EXERCISE OBJECTIVE:
The lines to reproduce run from the first one through the line containing "angles, heights, finish_side)". Reproduce them exactly.

DATA LINES:
===============

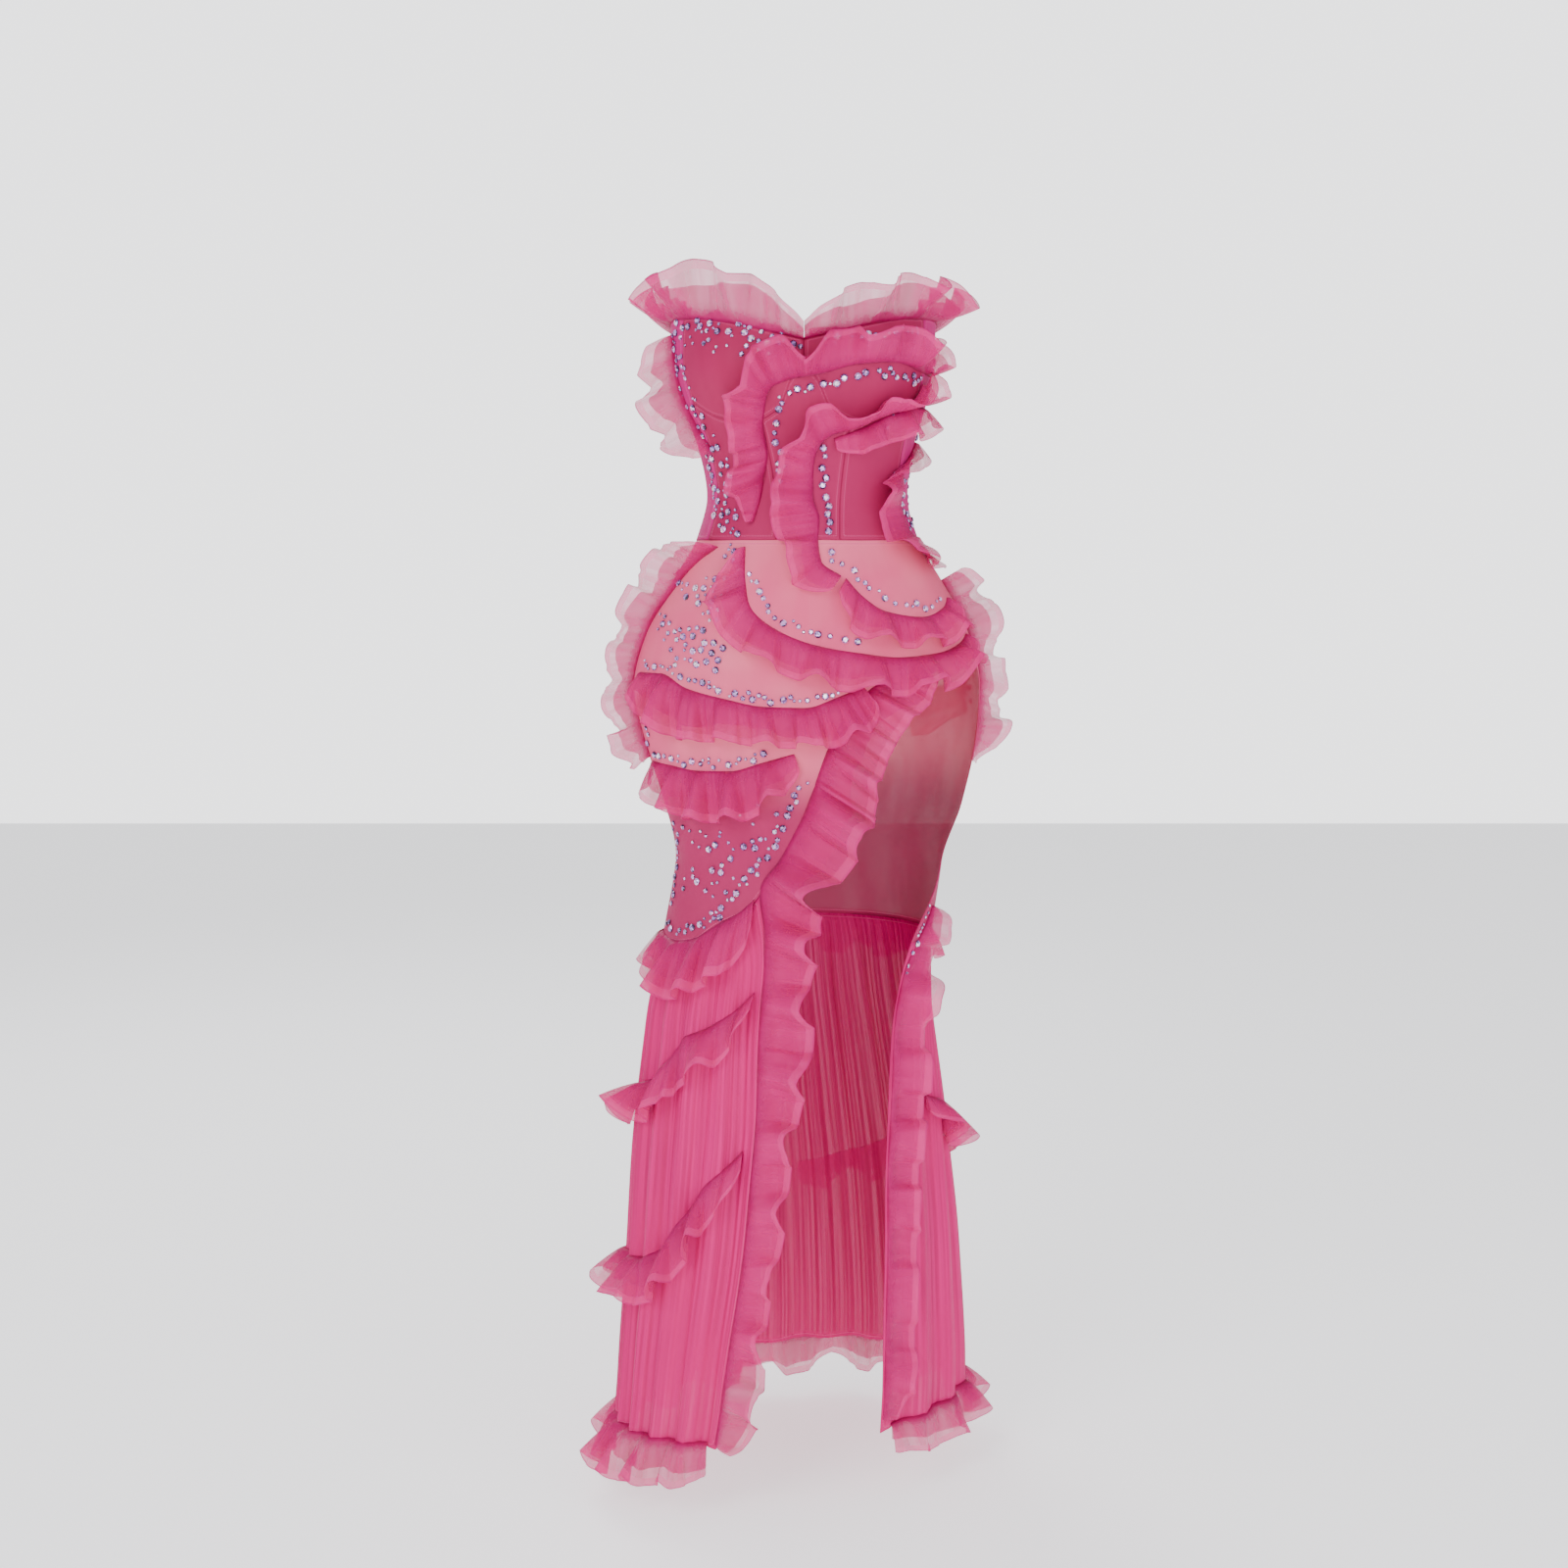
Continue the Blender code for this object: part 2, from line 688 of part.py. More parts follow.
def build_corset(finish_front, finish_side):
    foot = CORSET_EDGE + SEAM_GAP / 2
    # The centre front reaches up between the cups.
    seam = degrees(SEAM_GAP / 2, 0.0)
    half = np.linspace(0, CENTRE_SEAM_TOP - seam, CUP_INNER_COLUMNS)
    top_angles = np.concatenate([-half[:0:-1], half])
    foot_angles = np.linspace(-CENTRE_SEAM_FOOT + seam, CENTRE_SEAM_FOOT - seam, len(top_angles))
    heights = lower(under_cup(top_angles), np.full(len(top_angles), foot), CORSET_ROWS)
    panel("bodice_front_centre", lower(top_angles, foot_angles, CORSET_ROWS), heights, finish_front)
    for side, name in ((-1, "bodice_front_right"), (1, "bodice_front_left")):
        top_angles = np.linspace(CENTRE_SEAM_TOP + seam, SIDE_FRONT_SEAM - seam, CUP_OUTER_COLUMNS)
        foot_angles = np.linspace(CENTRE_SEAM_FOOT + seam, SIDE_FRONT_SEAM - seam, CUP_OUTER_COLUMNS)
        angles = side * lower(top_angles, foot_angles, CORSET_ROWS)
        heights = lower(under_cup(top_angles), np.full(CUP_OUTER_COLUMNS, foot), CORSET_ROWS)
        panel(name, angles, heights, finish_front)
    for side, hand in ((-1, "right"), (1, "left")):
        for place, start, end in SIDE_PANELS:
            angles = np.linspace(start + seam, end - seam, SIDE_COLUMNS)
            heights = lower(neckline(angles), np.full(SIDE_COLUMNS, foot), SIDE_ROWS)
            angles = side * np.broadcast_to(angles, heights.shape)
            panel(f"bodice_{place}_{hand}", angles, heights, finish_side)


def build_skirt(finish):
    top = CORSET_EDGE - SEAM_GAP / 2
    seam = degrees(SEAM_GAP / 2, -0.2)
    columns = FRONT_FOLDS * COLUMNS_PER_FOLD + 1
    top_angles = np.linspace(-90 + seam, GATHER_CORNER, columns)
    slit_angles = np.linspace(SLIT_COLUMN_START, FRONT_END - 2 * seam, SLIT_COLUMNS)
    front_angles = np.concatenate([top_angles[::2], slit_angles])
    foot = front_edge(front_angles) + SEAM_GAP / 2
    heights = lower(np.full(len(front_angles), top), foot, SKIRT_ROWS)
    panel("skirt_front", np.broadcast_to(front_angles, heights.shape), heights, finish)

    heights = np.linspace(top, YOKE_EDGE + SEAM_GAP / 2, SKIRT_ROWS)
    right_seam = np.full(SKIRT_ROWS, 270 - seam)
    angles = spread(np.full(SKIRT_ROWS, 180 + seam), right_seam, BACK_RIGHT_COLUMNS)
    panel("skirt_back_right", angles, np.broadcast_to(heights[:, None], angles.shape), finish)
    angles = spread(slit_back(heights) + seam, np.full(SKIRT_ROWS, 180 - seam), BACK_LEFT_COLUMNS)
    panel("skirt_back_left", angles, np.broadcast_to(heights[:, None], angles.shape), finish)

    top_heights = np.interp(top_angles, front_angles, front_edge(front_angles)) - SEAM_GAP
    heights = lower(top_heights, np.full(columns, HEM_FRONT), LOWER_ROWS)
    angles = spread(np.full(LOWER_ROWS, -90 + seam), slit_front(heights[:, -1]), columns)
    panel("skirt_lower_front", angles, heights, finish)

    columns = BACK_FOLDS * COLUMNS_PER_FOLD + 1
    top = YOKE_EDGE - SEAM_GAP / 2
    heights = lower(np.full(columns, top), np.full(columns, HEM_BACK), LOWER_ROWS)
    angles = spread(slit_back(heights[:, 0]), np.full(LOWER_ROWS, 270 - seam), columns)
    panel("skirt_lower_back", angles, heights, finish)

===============

SOLUTION FOR THIS PROBLEM:
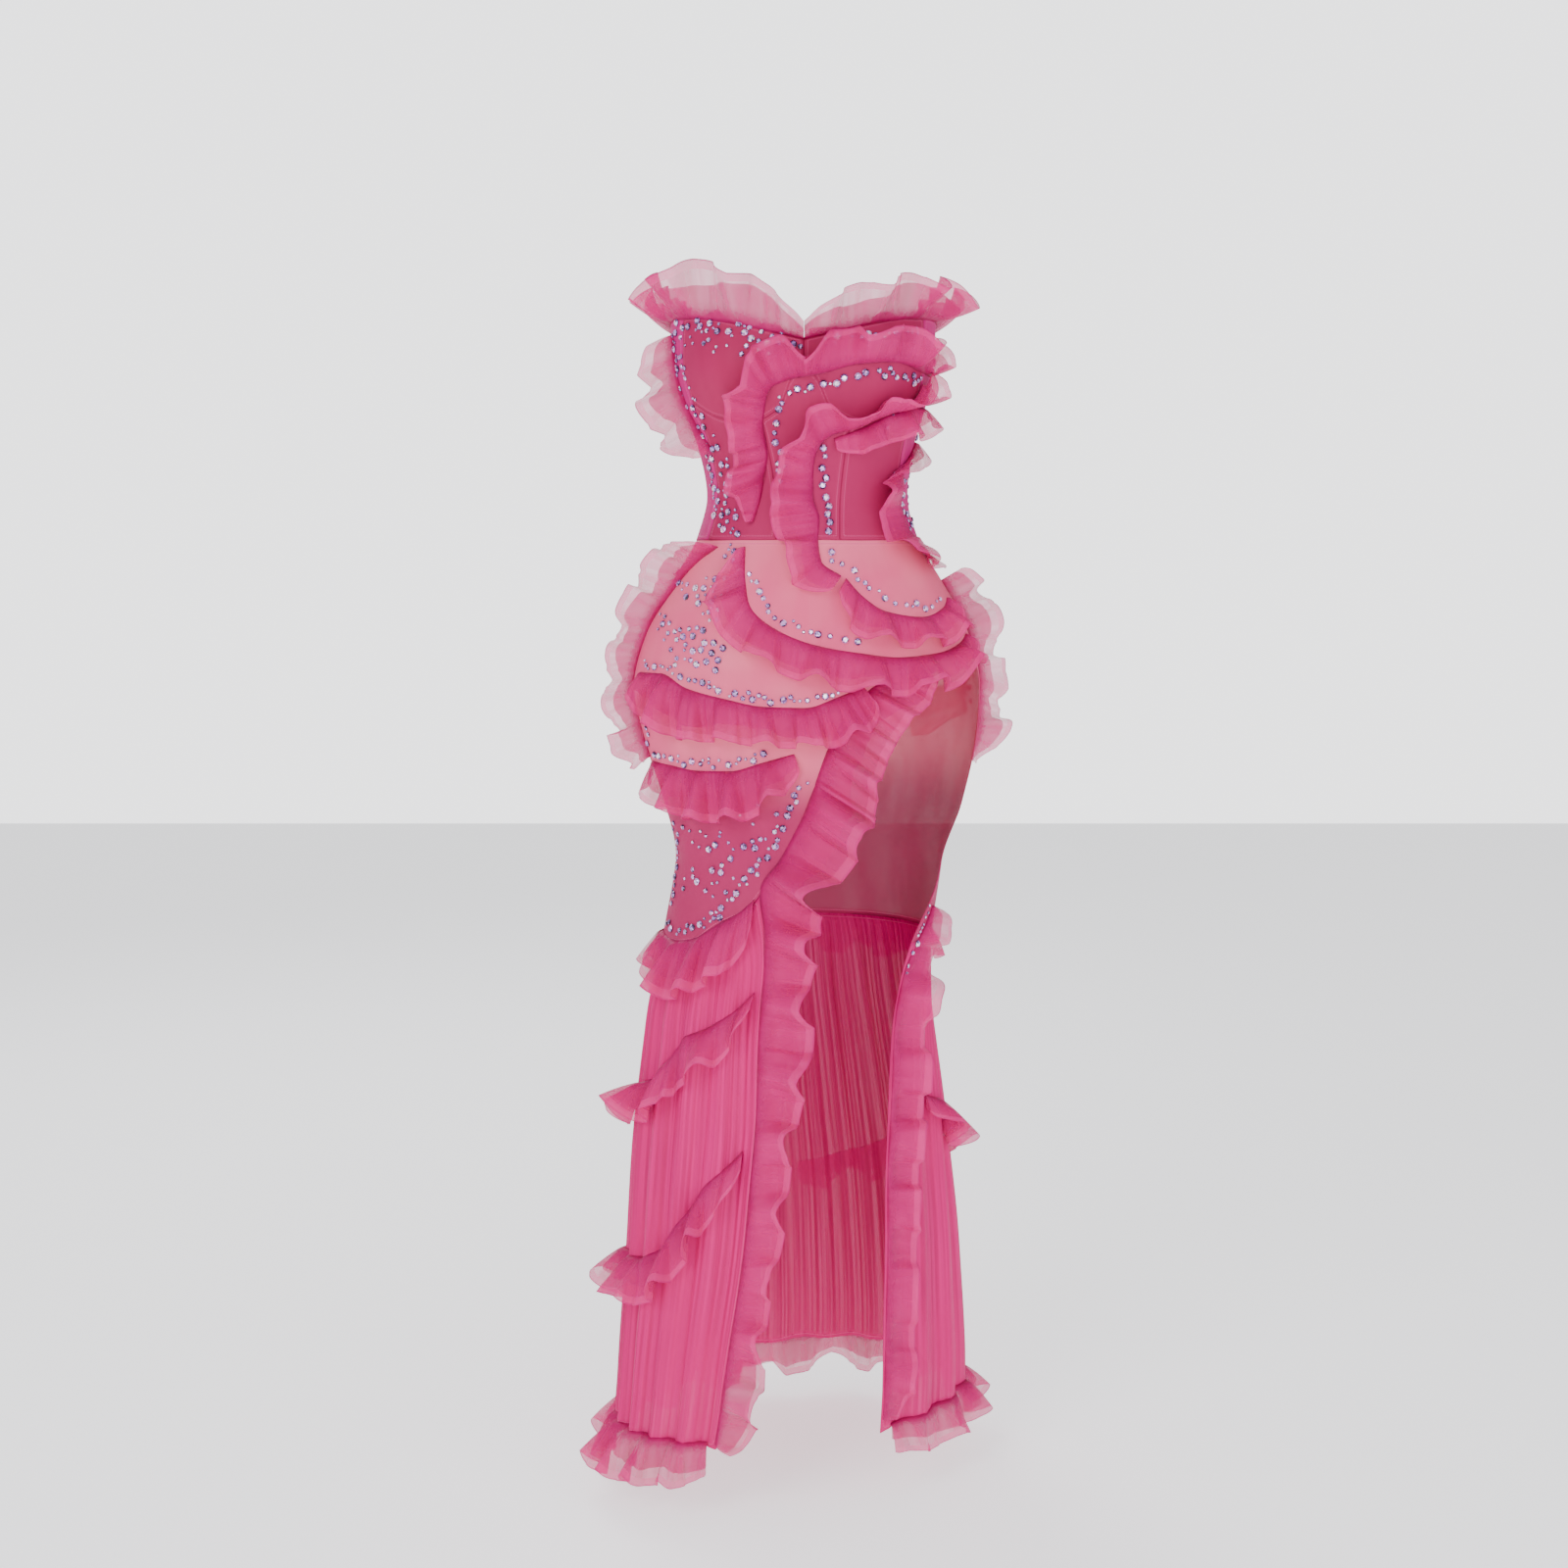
Continue the Blender code for this object: part 2, from line 688 of part.py. More parts follow.
def build_corset(finish_front, finish_side):
    foot = CORSET_EDGE + SEAM_GAP / 2
    # The centre front reaches up between the cups.
    seam = degrees(SEAM_GAP / 2, 0.0)
    half = np.linspace(0, CENTRE_SEAM_TOP - seam, CUP_INNER_COLUMNS)
    top_angles = np.concatenate([-half[:0:-1], half])
    foot_angles = np.linspace(-CENTRE_SEAM_FOOT + seam, CENTRE_SEAM_FOOT - seam, len(top_angles))
    heights = lower(under_cup(top_angles), np.full(len(top_angles), foot), CORSET_ROWS)
    panel("bodice_front_centre", lower(top_angles, foot_angles, CORSET_ROWS), heights, finish_front)
    for side, name in ((-1, "bodice_front_right"), (1, "bodice_front_left")):
        top_angles = np.linspace(CENTRE_SEAM_TOP + seam, SIDE_FRONT_SEAM - seam, CUP_OUTER_COLUMNS)
        foot_angles = np.linspace(CENTRE_SEAM_FOOT + seam, SIDE_FRONT_SEAM - seam, CUP_OUTER_COLUMNS)
        angles = side * lower(top_angles, foot_angles, CORSET_ROWS)
        heights = lower(under_cup(top_angles), np.full(CUP_OUTER_COLUMNS, foot), CORSET_ROWS)
        panel(name, angles, heights, finish_front)
    for side, hand in ((-1, "right"), (1, "left")):
        for place, start, end in SIDE_PANELS:
            angles = np.linspace(start + seam, end - seam, SIDE_COLUMNS)
            heights = lower(neckline(angles), np.full(SIDE_COLUMNS, foot), SIDE_ROWS)
            angles = side * np.broadcast_to(angles, heights.shape)
            panel(f"bodice_{place}_{hand}", angles, heights, finish_side)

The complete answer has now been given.